* begin *
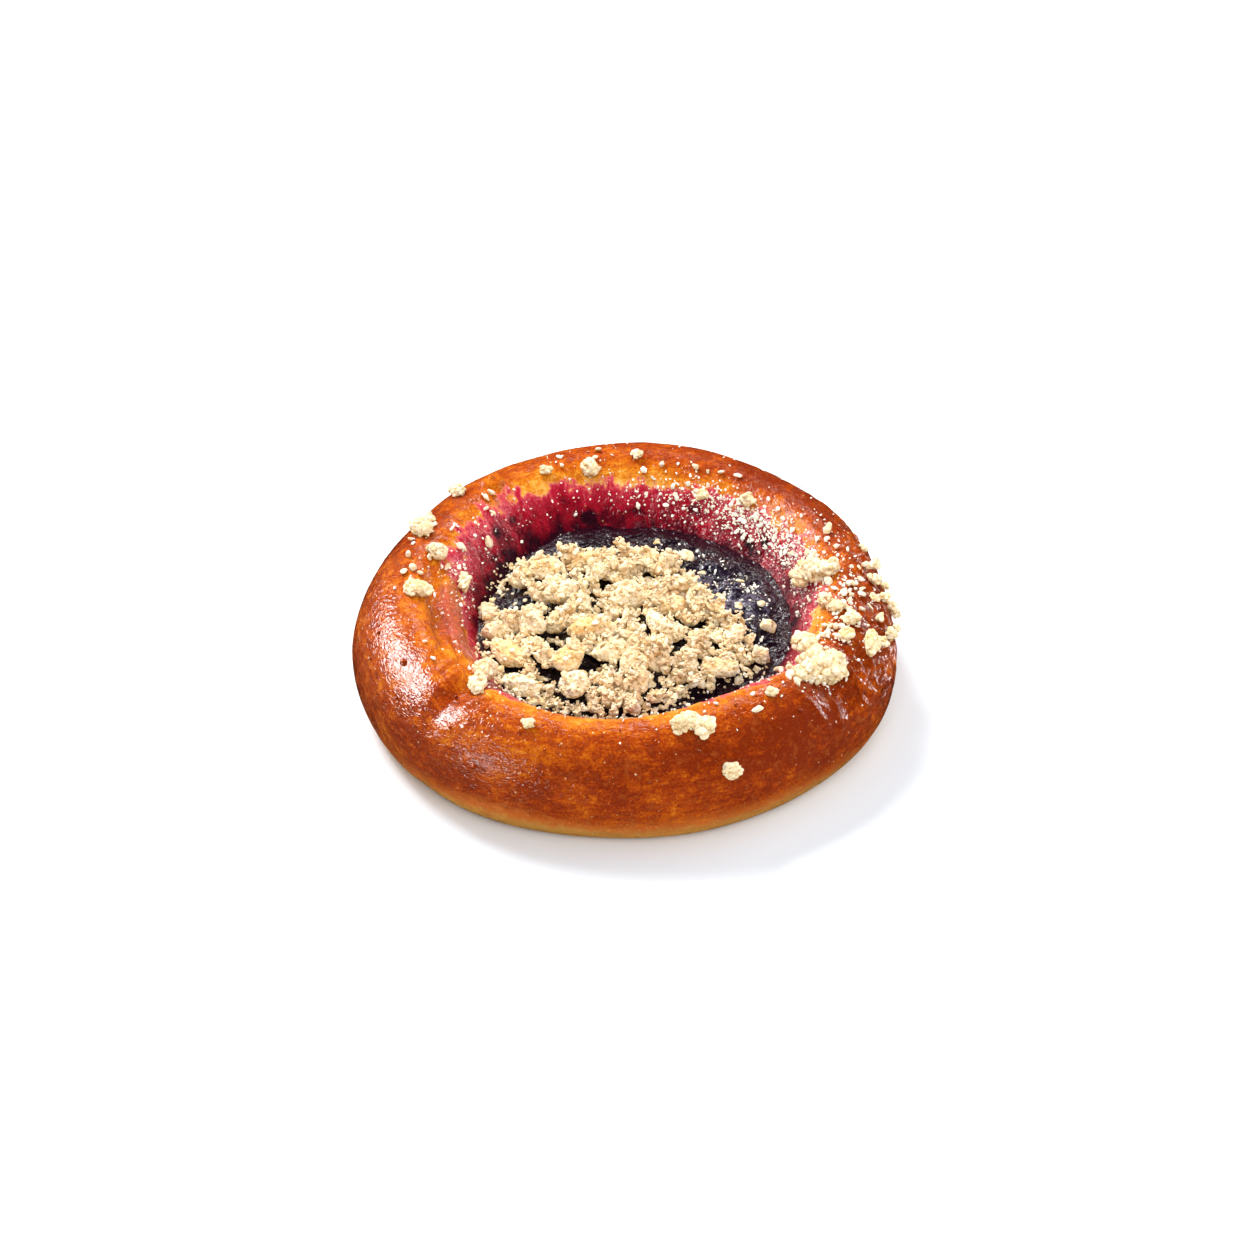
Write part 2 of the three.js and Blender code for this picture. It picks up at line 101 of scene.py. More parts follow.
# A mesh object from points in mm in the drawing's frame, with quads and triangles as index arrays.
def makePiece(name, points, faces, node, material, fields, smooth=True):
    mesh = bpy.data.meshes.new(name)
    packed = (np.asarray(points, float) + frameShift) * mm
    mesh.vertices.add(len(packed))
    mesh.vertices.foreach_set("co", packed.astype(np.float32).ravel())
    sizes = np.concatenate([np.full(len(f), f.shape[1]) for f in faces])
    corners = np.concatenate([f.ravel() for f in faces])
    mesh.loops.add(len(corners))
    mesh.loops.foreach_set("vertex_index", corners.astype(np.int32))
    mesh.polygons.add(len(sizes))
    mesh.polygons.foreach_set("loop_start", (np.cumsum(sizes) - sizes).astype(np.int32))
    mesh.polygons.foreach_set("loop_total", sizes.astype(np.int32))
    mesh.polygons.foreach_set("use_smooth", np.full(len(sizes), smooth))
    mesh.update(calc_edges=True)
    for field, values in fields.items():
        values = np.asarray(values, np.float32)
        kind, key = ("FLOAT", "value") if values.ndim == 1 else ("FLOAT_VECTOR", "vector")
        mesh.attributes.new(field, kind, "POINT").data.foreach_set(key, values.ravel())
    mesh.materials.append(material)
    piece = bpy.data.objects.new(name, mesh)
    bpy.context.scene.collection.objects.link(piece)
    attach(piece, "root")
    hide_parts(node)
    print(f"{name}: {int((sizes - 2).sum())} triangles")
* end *
* begin *
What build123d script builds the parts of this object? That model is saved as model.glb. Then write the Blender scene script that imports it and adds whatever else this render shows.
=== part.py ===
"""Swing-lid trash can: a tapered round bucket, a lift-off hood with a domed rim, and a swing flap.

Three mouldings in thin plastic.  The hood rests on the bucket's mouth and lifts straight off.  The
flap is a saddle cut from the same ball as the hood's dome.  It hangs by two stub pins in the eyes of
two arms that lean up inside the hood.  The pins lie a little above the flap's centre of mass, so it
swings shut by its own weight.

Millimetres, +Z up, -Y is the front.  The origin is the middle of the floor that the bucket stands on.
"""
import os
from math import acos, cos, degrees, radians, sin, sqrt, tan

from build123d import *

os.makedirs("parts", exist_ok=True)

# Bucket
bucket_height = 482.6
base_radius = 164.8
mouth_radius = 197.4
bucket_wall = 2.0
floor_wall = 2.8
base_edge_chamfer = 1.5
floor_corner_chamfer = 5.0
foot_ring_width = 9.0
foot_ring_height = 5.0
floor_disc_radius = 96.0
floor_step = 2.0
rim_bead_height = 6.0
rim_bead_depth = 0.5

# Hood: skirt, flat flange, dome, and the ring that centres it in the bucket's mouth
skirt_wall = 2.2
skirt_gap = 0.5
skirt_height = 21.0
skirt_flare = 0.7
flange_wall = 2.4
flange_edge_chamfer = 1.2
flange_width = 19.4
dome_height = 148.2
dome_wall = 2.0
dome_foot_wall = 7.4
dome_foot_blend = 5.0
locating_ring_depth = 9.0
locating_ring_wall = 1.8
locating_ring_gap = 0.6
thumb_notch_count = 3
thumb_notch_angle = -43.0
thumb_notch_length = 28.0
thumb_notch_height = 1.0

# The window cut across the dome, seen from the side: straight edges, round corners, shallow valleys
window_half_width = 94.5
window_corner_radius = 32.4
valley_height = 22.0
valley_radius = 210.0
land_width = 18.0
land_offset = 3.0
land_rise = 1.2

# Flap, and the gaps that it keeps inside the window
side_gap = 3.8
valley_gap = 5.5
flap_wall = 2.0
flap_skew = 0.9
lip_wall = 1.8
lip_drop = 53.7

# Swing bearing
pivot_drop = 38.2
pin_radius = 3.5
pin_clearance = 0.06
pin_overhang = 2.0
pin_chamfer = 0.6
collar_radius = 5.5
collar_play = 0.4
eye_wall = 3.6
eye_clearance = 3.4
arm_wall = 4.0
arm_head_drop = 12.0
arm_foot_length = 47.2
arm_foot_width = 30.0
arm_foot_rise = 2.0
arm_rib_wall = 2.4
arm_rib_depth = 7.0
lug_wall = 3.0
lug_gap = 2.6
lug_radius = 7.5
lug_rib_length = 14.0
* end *
» **Work required**
Pick out the lines that include the word "scene" and write them out.

» **Correct response**
Write part 2 of the three.js and Blender code for this picture. It picks up at line 101 of scene.py. More parts follow.
    bpy.context.scene.collection.objects.link(piece)
What build123d script builds the parts of this object? That model is saved as model.glb. Then write the Blender scene script that imports it and adds whatever else this render shows.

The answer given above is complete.